Il processo di pace degli ultimi anni del ventesimo secolo aveva offerto l'allettante possibilità di qualcosa di diverso. Ma dal vertice di Camp David del 2000, dove i negoziati guidati dagli Stati Uniti non sono riusciti a raggiungere un accordo per la creazione di due Stati, l'espressione "processo di pace" è servita soprattutto a distrarre dalle realtà sul campo ed a offrire una scusa per non riconoscerle. La seconda Intifada, scoppiata subito dopo la delusione di Camp David, e le successive intrusioni di Israele in Cisgiordania hanno trasformato l'Autorità Palestinese in poco più che un subappaltatore della sicurezza di Israele. Hanno inoltre accelerato la deriva a destra della politica israeliana, gli spostamenti di popolazione causati dal trasferimento di cittadini israeliani in Cisgiordania e la frammentazione geografica della società palestinese. L'effetto cumulativo di questi cambiamenti è diventato evidente durante la crisi del 2021, quando l'appropriazione delle case palestinesi a Gerusalemme Est ha messo l'uno contro l'altro non solo coloni e palestinesi israeliani, ma anche cittadini ebrei e palestinesi di Israele in un conflitto che ha diviso città e quartieri.
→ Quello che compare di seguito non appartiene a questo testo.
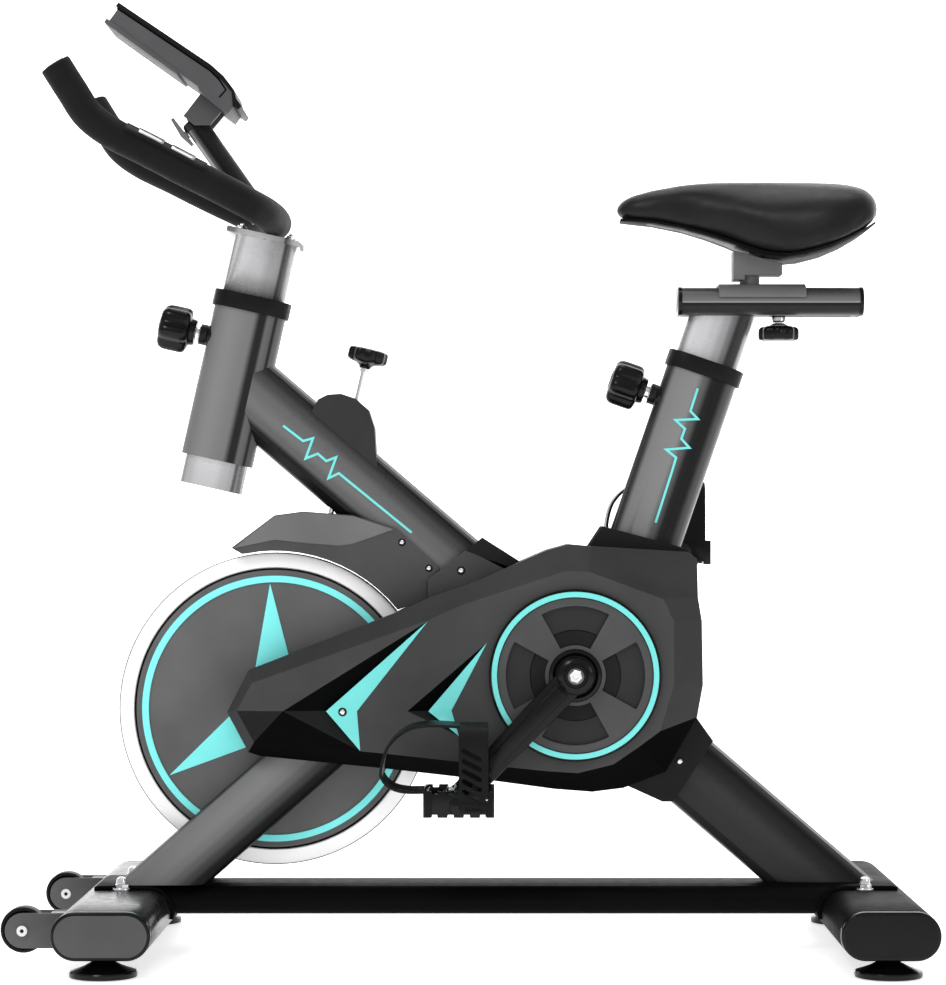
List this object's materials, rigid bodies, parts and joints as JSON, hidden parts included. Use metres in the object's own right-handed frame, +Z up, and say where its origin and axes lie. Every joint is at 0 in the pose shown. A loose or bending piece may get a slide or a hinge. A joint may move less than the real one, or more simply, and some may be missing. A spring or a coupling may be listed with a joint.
{
  "type": "indoor spin bike",
  "caption": "Indoor spin bike: steel frame on two crosswise stabilisers, covered belt drive to a heavy flywheel, sliding saddle and handlebar posts, screw-down brake.",
  "frame": {"origin": "floor level, below the middle of the bike's overall box", "axes": "+Z up, -X towards the front (flywheel and handlebar), +X towards the saddle, -Y towards the rider's left"},
  "size_m": [0.9284, 0.487, 0.984],
  "materials": {
    "frame_paint": "satin",
    "dark_metal": "satin",
    "chrome": "polished",
    "black_plastic": "satin",
    "cover_plastic": "satin",
    "disc_grey": "satin",
    "rubber": "matte",
    "grip_foam": "matte",
    "saddle_leather": "satin",
    "grey_plastic": "satin",
    "flywheel_steel": "polished",
    "teal_accent": "gloss"
  },
  "bodies": {
    "frame": {"main_tube": "frame_paint", "head_tube": "frame_paint", "seat_tube": "frame_paint", "left_fork_leg": "frame_paint", "right_fork_leg": "frame_paint", "base_beam": "frame_paint", "bottom_bracket_shell": "frame_paint", "front_stabilizer": "frame_paint", "rear_stabilizer": "frame_paint", "front_left_cap": "black_plastic", "front_right_cap": "black_plastic", "rear_left_cap": "black_plastic", "rear_right_cap": "black_plastic", "left_wheel_bracket": "frame_paint", "right_wheel_bracket": "frame_paint", "drive_belt": "rubber", "left_cover": "cover_plastic", "right_cover": "cover_plastic", "flywheel_guard": "cover_plastic", "brake_cover": "black_plastic", "head_tube_collar": "black_plastic", "seat_tube_collar": "black_plastic"},
    "flywheel": {"flywheel": "flywheel_steel", "flywheel_left_face": "disc_grey", "flywheel_right_face": "disc_grey", "flywheel_axle": "dark_metal", "flywheel_pulley": "dark_metal"},
    "crank": {"crank_spindle": "dark_metal", "drive_pulley": "black_plastic", "crank_disc": "disc_grey", "left_crank_arm": "frame_paint", "right_crank_arm": "frame_paint"},
    "left_pedal": {"left_pedal": "black_plastic", "left_toe_cage": "black_plastic"},
    "right_pedal": {"right_pedal": "black_plastic", "right_toe_cage": "black_plastic"},
    "seat_post": {"seat_post": "chrome", "seat_rail": "dark_metal"},
    "seat_slider": {"seat_slider": "grey_plastic", "saddle_pan": "grey_plastic", "saddle_cushion": "saddle_leather"},
    "slider_knob": {"slider_knob": "black_plastic"},
    "seat_pin": {"seat_pin": "chrome"},
    "seat_knob": {"seat_knob": "black_plastic"},
    "handlebar_post": {"handlebar_post": "chrome", "handlebar": "grip_foam", "console_stem": "frame_paint"},
    "handlebar_pin": {"handlebar_pin": "chrome"},
    "handlebar_knob": {"handlebar_knob": "black_plastic"},
    "device_tray": {"device_tray": "grey_plastic"},
    "console_knob": {"console_knob": "grey_plastic"},
    "tension_rod": {"tension_rod": "chrome"},
    "tension_knob": {"tension_knob": "black_plastic"},
    "brake_pad": {"brake_pad": "rubber"},
    "front_left_foot": {"front_left_foot": "rubber"},
    "front_right_foot": {"front_right_foot": "rubber"},
    "rear_left_foot": {"rear_left_foot": "rubber"},
    "rear_right_foot": {"rear_right_foot": "rubber"},
    "left_transport_wheel": {"left_transport_wheel": "black_plastic"},
    "right_transport_wheel": {"right_transport_wheel": "black_plastic"}
  },
  "joints": [
    {"name": "flywheel_spin", "type": "hinge", "parent": "frame", "child": "flywheel", "pos_m": [-0.201, 0, 0.252], "axis": [0, 1, 0], "continuous": true},
    {"name": "crank_spin", "type": "hinge", "parent": "frame", "child": "crank", "pos_m": [0.111, 0, 0.29], "axis": [0, 1, 0], "continuous": true},
    {"name": "left_pedal_spin", "type": "hinge", "parent": "crank", "child": "left_pedal", "pos_m": [-0.00666, 0, 0.1673], "axis": [0, 1, 0], "continuous": true},
    {"name": "right_pedal_spin", "type": "hinge", "parent": "crank", "child": "right_pedal", "pos_m": [0.22866, 0, 0.4127], "axis": [0, 1, 0], "continuous": true},
    {"name": "seat_post_slide", "type": "slide", "parent": "frame", "child": "seat_post", "axis": [0.3256, 0, 0.9455], "range_m": [-0.02, 0.15]},
    {"name": "seat_slide", "type": "slide", "parent": "seat_post", "child": "seat_slider", "axis": [1, 0, 0], "range_m": [0, 0.055]},
    {"name": "slider_knob_turn", "type": "hinge", "parent": "seat_slider", "child": "slider_knob", "pos_m": [0.3265, 0, 0.637], "axis": [0, 0, 1], "range_deg": [0, 720]},
    {"name": "seat_pin_pull", "type": "slide", "parent": "frame", "child": "seat_pin", "axis": [-0.9455, 0, 0.3256], "range_m": [0, 0.01], "stiffness_N_per_m": 600},
    {"name": "seat_knob_turn", "type": "hinge", "parent": "seat_pin", "child": "seat_knob", "pos_m": [0.23435, 0, 0.56752], "axis": [-0.9455, 0, 0.3256], "range_deg": [0, 720]},
    {"name": "handlebar_post_slide", "type": "slide", "parent": "frame", "child": "handlebar_post", "axis": [0.2181, 0, 0.9759], "range_m": [-0.04, 0.11]},
    {"name": "handlebar_pin_pull", "type": "slide", "parent": "frame", "child": "handlebar_pin", "axis": [-0.9759, 0, 0.2181], "range_m": [0, 0.01], "stiffness_N_per_m": 600},
    {"name": "handlebar_knob_turn", "type": "hinge", "parent": "handlebar_pin", "child": "handlebar_knob", "pos_m": [-0.23558, 0, 0.63437], "axis": [-0.9759, 0, 0.2181], "range_deg": [0, 720]},
    {"name": "tray_tilt", "type": "hinge", "parent": "handlebar_post", "child": "device_tray", "pos_m": [-0.281, 0, 0.878], "axis": [0, 1, 0], "range_deg": [-20, 25]},
    {"name": "console_knob_turn", "type": "hinge", "parent": "handlebar_post", "child": "console_knob", "pos_m": [-0.28325, 0, 0.8614], "axis": [-0.8181, 0, -0.575], "range_deg": [0, 360]},
    {"name": "brake_press", "type": "slide", "parent": "frame", "child": "tension_rod", "axis": [-0.2267, 0, -0.974], "range_m": [0, 0.004], "stiffness_N_per_m": 1500},
    {"name": "tension_turn", "type": "hinge", "parent": "tension_rod", "child": "tension_knob", "pos_m": [-0.1034, 0, 0.6285], "axis": [-0.2267, 0, -0.974], "range_deg": [0, 1080]},
    {"name": "pad_feed", "type": "slide", "parent": "tension_rod", "child": "brake_pad", "axis": [-0.2267, 0, -0.974], "range_m": [0, 0.00375]},
    {"name": "front_left_foot_adjust", "type": "slide", "parent": "frame", "child": "front_left_foot", "axis": [0, 0, -1], "range_m": [0, 0.01]},
    {"name": "front_right_foot_adjust", "type": "slide", "parent": "frame", "child": "front_right_foot", "axis": [0, 0, -1], "range_m": [0, 0.01]},
    {"name": "rear_left_foot_adjust", "type": "slide", "parent": "frame", "child": "rear_left_foot", "axis": [0, 0, -1], "range_m": [0, 0.01]},
    {"name": "rear_right_foot_adjust", "type": "slide", "parent": "frame", "child": "rear_right_foot", "axis": [0, 0, -1], "range_m": [0, 0.01]},
    {"name": "left_wheel_spin", "type": "hinge", "parent": "frame", "child": "left_transport_wheel", "pos_m": [-0.4412, -0.155, 0.04], "axis": [0, 1, 0], "continuous": true},
    {"name": "right_wheel_spin", "type": "hinge", "parent": "frame", "child": "right_transport_wheel", "pos_m": [-0.4412, 0.155, 0.04], "axis": [0, 1, 0], "continuous": true}
  ],
  "couplings": [
    {"joint": "crank_spin", "follows": "flywheel_spin", "ratio": 0.25},
    {"joint": "pad_feed", "follows": "tension_turn", "m_per_rad": 0.00019894}
  ]
}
Il nuovo governo di Netanyahu, composto da una coalizione di estremisti religiosi e nazionalisti di destra, incarna queste tendenze. I suoi membri si vantano della loro missione di creare un nuovo Israele a loro immagine e somiglianza: meno liberale, più religioso e più disposto alla discriminazione dei non ebrei. Netanyahu ha scritto che "Israele non è uno Stato di tutti i suoi cittadini", ma piuttosto "del popolo ebraico - e solo di esso". L'uomo che ha nominato ministro della Sicurezza nazionale, Itamar Ben-Gvir, ha dichiarato che Gaza dovrebbe essere "nostra" e che "i palestinesi possono andare... in Arabia Saudita o in altri luoghi, come l'Iraq o l'Iran". Questa visione estremista è stata a lungo condivisa da almeno una minoranza di israeliani ed è fortemente radicata nel pensiero e nella pratica sionista. Ha iniziato a raccogliere adesioni subito dopo che Israele ha occupato i territori palestinesi durante la guerra del 1967. Sebbene non sia ancora una visione egemonica, può plausibilmente rivendicare una maggioranza della società israeliana e non può più essere definita una posizione marginale.
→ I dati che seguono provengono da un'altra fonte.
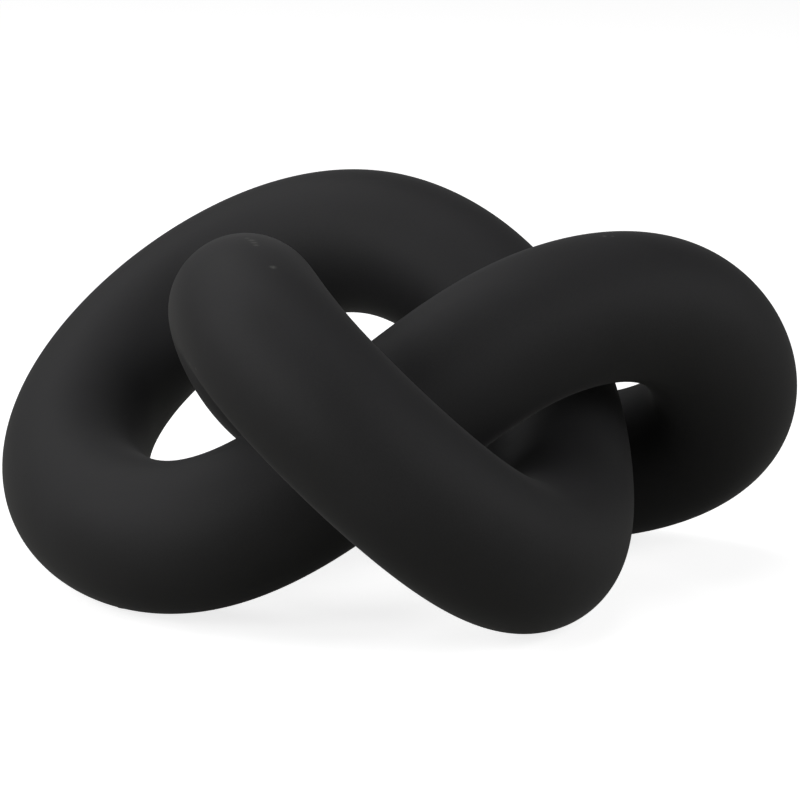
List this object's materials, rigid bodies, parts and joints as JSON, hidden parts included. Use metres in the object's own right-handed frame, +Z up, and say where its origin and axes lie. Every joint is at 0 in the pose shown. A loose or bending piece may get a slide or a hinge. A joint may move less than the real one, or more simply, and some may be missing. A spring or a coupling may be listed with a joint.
{
  "type": "knot sculpture",
  "caption": "Thick round metal tube tied in a closed trefoil knot that lies flat, matte black, for a table or shelf.",
  "frame": {"origin": "on the ground, under the middle of the knot's box", "axes": "+Z up, -Y towards the front lobe and the picture's camera, +X towards the right lobe"},
  "size_m": [0.2696, 0.265, 0.1282],
  "materials": {
    "powder_coat": "matte",
    "bare_aluminium": "satin",
    "black_rubber": "matte"
  },
  "bodies": {
    "root": {"left_arm": "powder_coat", "back_arm": "powder_coat", "right_arm": "powder_coat", "front_lobe": "powder_coat", "left_lobe": "powder_coat", "right_lobe": "powder_coat", "weld_ring_1": "powder_coat", "weld_ring_2": "powder_coat", "weld_ring_3": "powder_coat", "weld_ring_4": "powder_coat", "weld_ring_5": "powder_coat", "weld_ring_6": "powder_coat", "joint_sleeve_1": "bare_aluminium", "joint_sleeve_2": "bare_aluminium", "joint_sleeve_3": "bare_aluminium", "joint_sleeve_4": "bare_aluminium", "joint_sleeve_5": "bare_aluminium", "joint_sleeve_6": "bare_aluminium", "front_foot_pad": "black_rubber", "left_foot_pad": "black_rubber", "right_foot_pad": "black_rubber", "vent_plug": "black_rubber"}
  },
  "joints": []
}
La realtà di uno Stato unico è da tempo evidente a chi vive in Israele e nei territori che controlla e a chiunque abbia prestato attenzione agli inesorabili spostamenti sul terreno. Negli ultimi anni qualcosa sta cambiando. Fino a poco tempo fa, la realtà di uno Stato unico era raramente riconosciuta da attori importanti, e chi diceva la verità ad alta voce veniva ignorato o punito per averlo fatto. Con notevole rapidità, tuttavia, l'indicibile è diventato quasi una saggezza convenzionale.